# WHAT TO WORK ON
Exactly reproduce each record listed below.

# MATERIAL SHOWN
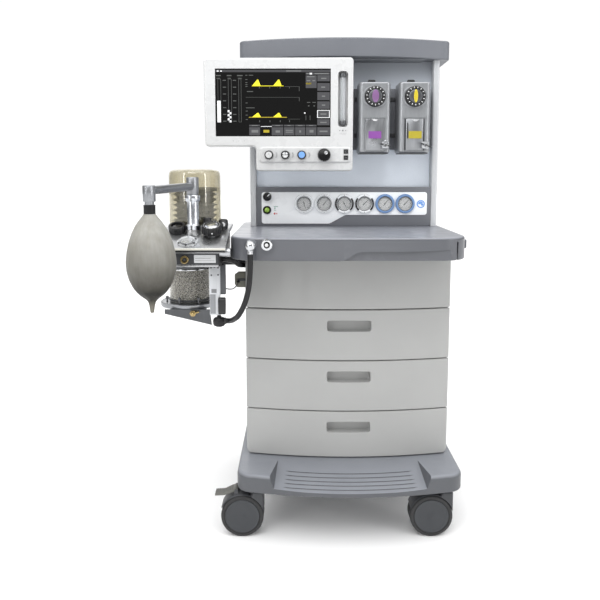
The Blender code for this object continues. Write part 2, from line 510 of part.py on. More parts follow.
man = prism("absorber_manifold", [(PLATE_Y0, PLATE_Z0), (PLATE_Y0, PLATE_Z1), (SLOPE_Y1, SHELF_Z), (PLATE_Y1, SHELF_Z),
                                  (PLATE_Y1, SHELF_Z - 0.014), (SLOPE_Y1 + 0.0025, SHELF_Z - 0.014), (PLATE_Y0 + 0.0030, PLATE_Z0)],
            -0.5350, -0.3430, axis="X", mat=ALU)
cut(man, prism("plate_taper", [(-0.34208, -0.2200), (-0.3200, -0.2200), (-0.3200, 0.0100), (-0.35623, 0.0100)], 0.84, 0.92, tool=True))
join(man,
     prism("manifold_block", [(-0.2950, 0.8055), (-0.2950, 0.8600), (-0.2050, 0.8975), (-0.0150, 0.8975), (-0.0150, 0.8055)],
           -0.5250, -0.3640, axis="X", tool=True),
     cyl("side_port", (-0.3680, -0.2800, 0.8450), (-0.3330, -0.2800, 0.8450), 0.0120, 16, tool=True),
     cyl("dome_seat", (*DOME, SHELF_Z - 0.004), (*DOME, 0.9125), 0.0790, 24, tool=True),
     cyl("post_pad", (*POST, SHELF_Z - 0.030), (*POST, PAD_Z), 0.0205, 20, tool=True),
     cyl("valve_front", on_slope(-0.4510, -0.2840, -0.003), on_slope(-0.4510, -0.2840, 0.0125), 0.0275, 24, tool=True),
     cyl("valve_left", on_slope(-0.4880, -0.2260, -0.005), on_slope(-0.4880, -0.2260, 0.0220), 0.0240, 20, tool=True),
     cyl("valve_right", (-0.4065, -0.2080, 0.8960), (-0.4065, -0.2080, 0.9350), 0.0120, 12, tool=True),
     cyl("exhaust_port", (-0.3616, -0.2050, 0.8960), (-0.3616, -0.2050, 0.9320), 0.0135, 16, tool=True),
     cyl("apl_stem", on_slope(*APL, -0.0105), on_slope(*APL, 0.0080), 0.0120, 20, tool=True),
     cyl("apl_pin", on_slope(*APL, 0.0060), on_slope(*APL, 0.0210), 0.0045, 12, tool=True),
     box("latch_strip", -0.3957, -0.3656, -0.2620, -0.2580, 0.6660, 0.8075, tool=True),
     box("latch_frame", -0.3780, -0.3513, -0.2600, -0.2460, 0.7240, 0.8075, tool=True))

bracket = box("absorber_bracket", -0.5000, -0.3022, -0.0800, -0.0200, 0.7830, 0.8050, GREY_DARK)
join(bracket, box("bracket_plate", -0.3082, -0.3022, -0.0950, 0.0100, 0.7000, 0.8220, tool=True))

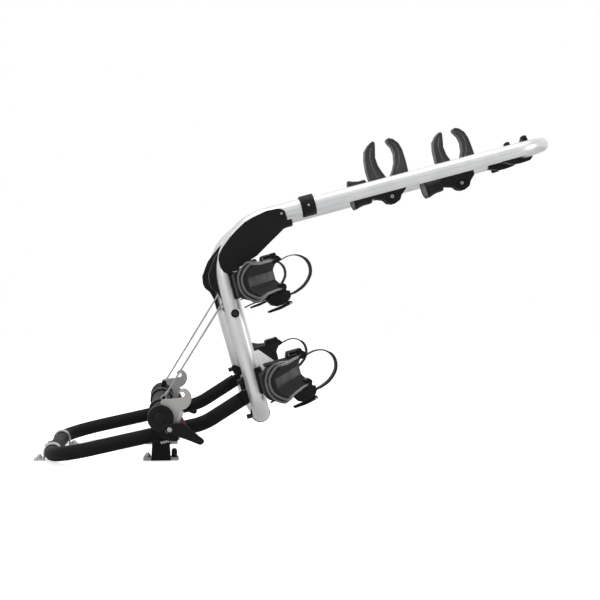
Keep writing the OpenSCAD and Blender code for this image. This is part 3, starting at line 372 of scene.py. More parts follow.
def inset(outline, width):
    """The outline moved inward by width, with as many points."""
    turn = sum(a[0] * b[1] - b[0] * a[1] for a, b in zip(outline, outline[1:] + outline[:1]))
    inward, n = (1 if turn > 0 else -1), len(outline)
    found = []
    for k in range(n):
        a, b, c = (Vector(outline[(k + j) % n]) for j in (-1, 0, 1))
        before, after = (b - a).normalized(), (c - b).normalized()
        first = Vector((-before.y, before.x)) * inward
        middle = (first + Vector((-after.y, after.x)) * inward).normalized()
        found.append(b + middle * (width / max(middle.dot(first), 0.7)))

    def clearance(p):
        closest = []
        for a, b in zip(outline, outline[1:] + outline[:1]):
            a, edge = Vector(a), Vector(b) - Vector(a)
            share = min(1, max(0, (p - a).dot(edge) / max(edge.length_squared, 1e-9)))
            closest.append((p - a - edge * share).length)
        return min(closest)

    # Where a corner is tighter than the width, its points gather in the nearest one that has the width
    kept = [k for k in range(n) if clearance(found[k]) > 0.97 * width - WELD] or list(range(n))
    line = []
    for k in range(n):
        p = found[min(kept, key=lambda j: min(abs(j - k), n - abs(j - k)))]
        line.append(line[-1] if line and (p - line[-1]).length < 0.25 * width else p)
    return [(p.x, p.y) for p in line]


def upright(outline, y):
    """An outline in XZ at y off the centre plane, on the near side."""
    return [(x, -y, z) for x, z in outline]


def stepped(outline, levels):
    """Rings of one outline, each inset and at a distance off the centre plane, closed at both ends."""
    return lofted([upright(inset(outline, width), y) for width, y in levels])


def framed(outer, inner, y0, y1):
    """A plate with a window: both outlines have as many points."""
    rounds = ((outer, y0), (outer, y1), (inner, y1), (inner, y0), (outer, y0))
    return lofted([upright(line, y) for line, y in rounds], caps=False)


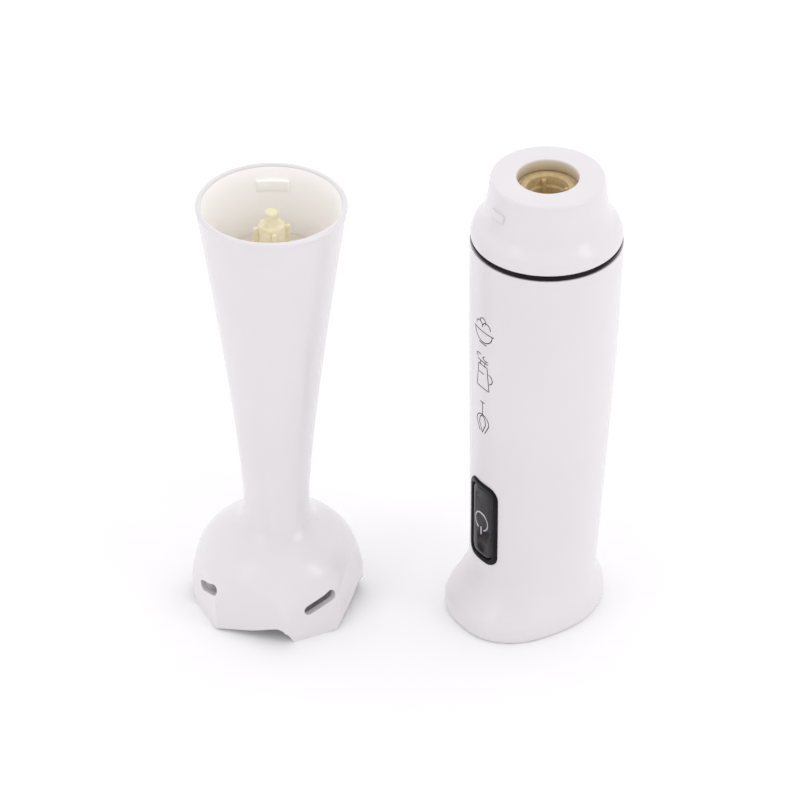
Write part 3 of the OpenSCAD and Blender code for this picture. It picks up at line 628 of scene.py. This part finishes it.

# OUTPUT FOR THIS TASK
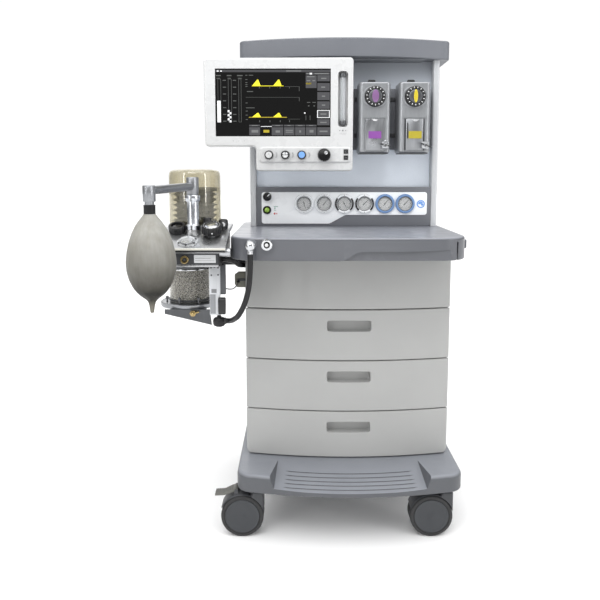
The Blender code for this object continues. Write part 2, from line 510 of part.py on. More parts follow.
man = prism("absorber_manifold", [(PLATE_Y0, PLATE_Z0), (PLATE_Y0, PLATE_Z1), (SLOPE_Y1, SHELF_Z), (PLATE_Y1, SHELF_Z),
                                  (PLATE_Y1, SHELF_Z - 0.014), (SLOPE_Y1 + 0.0025, SHELF_Z - 0.014), (PLATE_Y0 + 0.0030, PLATE_Z0)],
            -0.5350, -0.3430, axis="X", mat=ALU)
cut(man, prism("plate_taper", [(-0.34208, -0.2200), (-0.3200, -0.2200), (-0.3200, 0.0100), (-0.35623, 0.0100)], 0.84, 0.92, tool=True))
join(man,
     prism("manifold_block", [(-0.2950, 0.8055), (-0.2950, 0.8600), (-0.2050, 0.8975), (-0.0150, 0.8975), (-0.0150, 0.8055)],
           -0.5250, -0.3640, axis="X", tool=True),
     cyl("side_port", (-0.3680, -0.2800, 0.8450), (-0.3330, -0.2800, 0.8450), 0.0120, 16, tool=True),
     cyl("dome_seat", (*DOME, SHELF_Z - 0.004), (*DOME, 0.9125), 0.0790, 24, tool=True),
     cyl("post_pad", (*POST, SHELF_Z - 0.030), (*POST, PAD_Z), 0.0205, 20, tool=True),
     cyl("valve_front", on_slope(-0.4510, -0.2840, -0.003), on_slope(-0.4510, -0.2840, 0.0125), 0.0275, 24, tool=True),
     cyl("valve_left", on_slope(-0.4880, -0.2260, -0.005), on_slope(-0.4880, -0.2260, 0.0220), 0.0240, 20, tool=True),
     cyl("valve_right", (-0.4065, -0.2080, 0.8960), (-0.4065, -0.2080, 0.9350), 0.0120, 12, tool=True),
     cyl("exhaust_port", (-0.3616, -0.2050, 0.8960), (-0.3616, -0.2050, 0.9320), 0.0135, 16, tool=True),
     cyl("apl_stem", on_slope(*APL, -0.0105), on_slope(*APL, 0.0080), 0.0120, 20, tool=True),
     cyl("apl_pin", on_slope(*APL, 0.0060), on_slope(*APL, 0.0210), 0.0045, 12, tool=True),
     box("latch_strip", -0.3957, -0.3656, -0.2620, -0.2580, 0.6660, 0.8075, tool=True),
     box("latch_frame", -0.3780, -0.3513, -0.2600, -0.2460, 0.7240, 0.8075, tool=True))

bracket = box("absorber_bracket", -0.5000, -0.3022, -0.0800, -0.0200, 0.7830, 0.8050, GREY_DARK)
join(bracket, box("bracket_plate", -0.3082, -0.3022, -0.0950, 0.0100, 0.7000, 0.8220, tool=True))

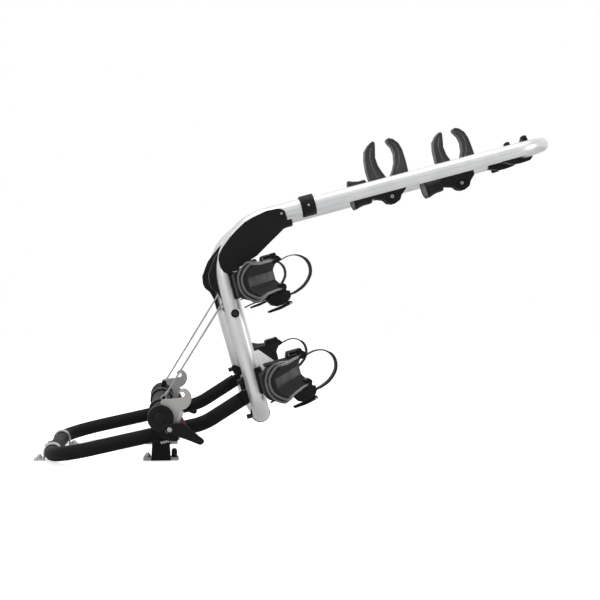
Keep writing the OpenSCAD and Blender code for this image. This is part 3, starting at line 372 of scene.py. More parts follow.
def inset(outline, width):
    """The outline moved inward by width, with as many points."""
    turn = sum(a[0] * b[1] - b[0] * a[1] for a, b in zip(outline, outline[1:] + outline[:1]))
    inward, n = (1 if turn > 0 else -1), len(outline)
    found = []
    for k in range(n):
        a, b, c = (Vector(outline[(k + j) % n]) for j in (-1, 0, 1))
        before, after = (b - a).normalized(), (c - b).normalized()
        first = Vector((-before.y, before.x)) * inward
        middle = (first + Vector((-after.y, after.x)) * inward).normalized()
        found.append(b + middle * (width / max(middle.dot(first), 0.7)))

    def clearance(p):
        closest = []
        for a, b in zip(outline, outline[1:] + outline[:1]):
            a, edge = Vector(a), Vector(b) - Vector(a)
            share = min(1, max(0, (p - a).dot(edge) / max(edge.length_squared, 1e-9)))
            closest.append((p - a - edge * share).length)
        return min(closest)

    # Where a corner is tighter than the width, its points gather in the nearest one that has the width
    kept = [k for k in range(n) if clearance(found[k]) > 0.97 * width - WELD] or list(range(n))
    line = []
    for k in range(n):
        p = found[min(kept, key=lambda j: min(abs(j - k), n - abs(j - k)))]
        line.append(line[-1] if line and (p - line[-1]).length < 0.25 * width else p)
    return [(p.x, p.y) for p in line]


def upright(outline, y):
    """An outline in XZ at y off the centre plane, on the near side."""
    return [(x, -y, z) for x, z in outline]


def stepped(outline, levels):
    """Rings of one outline, each inset and at a distance off the centre plane, closed at both ends."""
    return lofted([upright(inset(outline, width), y) for width, y in levels])


def framed(outer, inner, y0, y1):
    """A plate with a window: both outlines have as many points."""
    rounds = ((outer, y0), (outer, y1), (inner, y1), (inner, y0), (outer, y0))
    return lofted([upright(line, y) for line, y in rounds], caps=False)


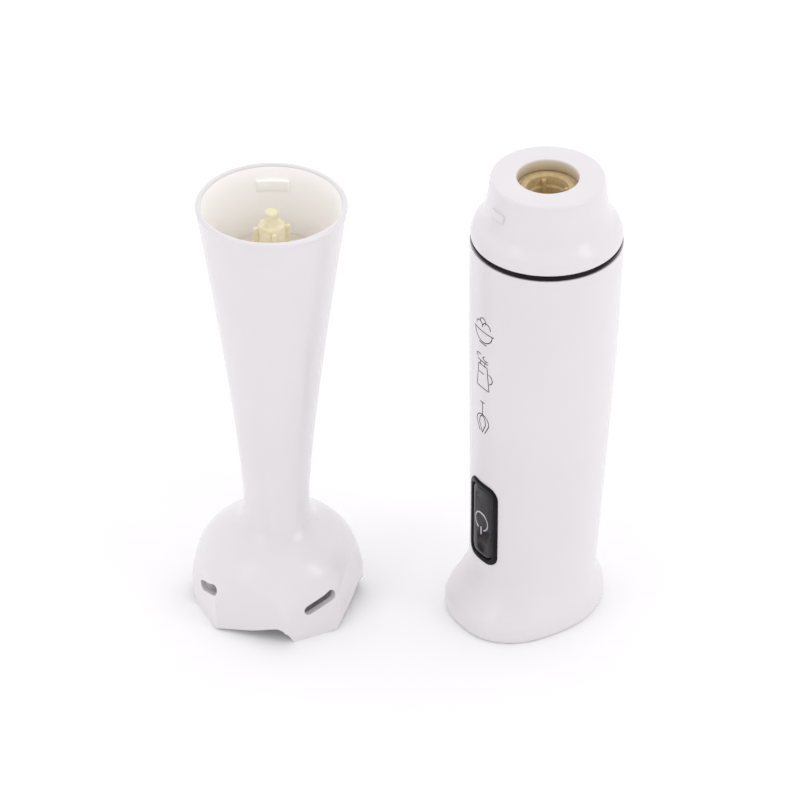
Write part 3 of the OpenSCAD and Blender code for this picture. It picks up at line 628 of scene.py. This part finishes it.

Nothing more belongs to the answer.